Le tympan a été réalisé dans les
années 1230-1240.
Les deux médaillons au-dessus de l'archivolte symbolisent
la Cité céleste, autrement dit Jérusalem. |
Dans cet extrait des voussures droites, on voit que le travail
sur les drapés est
absolument remarquable. Le sculpteur retenu par le chapitre
était de première force.
La voussure extérieure accueille seize femmes qui portent
chacune
un motif végétal, lui-même symbole d'une
vertu chrétienne. |
Les
soubassements nord et sud. On donne ci-dessous
des représentations partielles des soubassements,
du moins dans leur partie la plus intéressante
: les deuxième et troisième niveaux. Au
nord, le troisième niveau est consacré
aux Arts libéraux. Au sud, il représente
un calendrier avec sa succession des mois et leurs symboles
(la chasse pour mai, le battage du blé pour août,
la préparation du vin pour octobre, etc.).

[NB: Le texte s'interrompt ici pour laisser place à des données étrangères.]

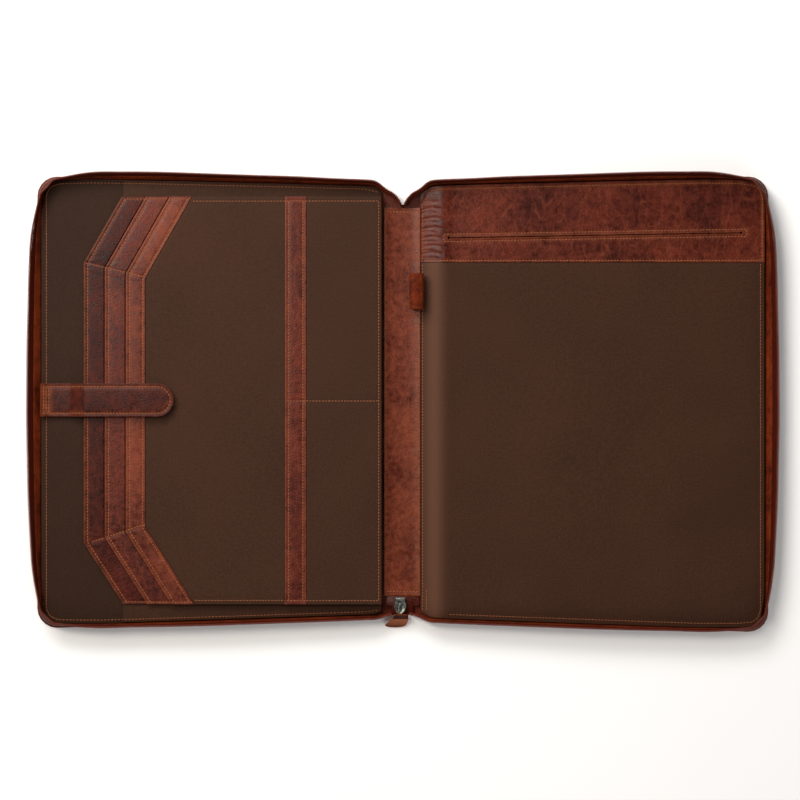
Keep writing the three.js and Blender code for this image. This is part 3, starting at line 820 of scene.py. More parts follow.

Si le deuxième niveau nord et sud représente
de but en blanc des animaux et des combats, sa force
allégorique est plus profonde qu'il n'y paraît.
Claire Pernuit (Sens, Première cathédrale
gothique, aux éditions APropos) rappelle
qu'Émile Mâle y voyait l'illustration
d'un cycle cosmographique qui puiserait ses sources
dans les livres géographiques et les bestiaires
de l'Antiquité. On observe ainsi des figures
de pays lointains (Inde, Afrique), des océans
(dauphin et sirène). Citons ici le court paragraphe
qu'Émile Mâle consacre à la description
du --»»»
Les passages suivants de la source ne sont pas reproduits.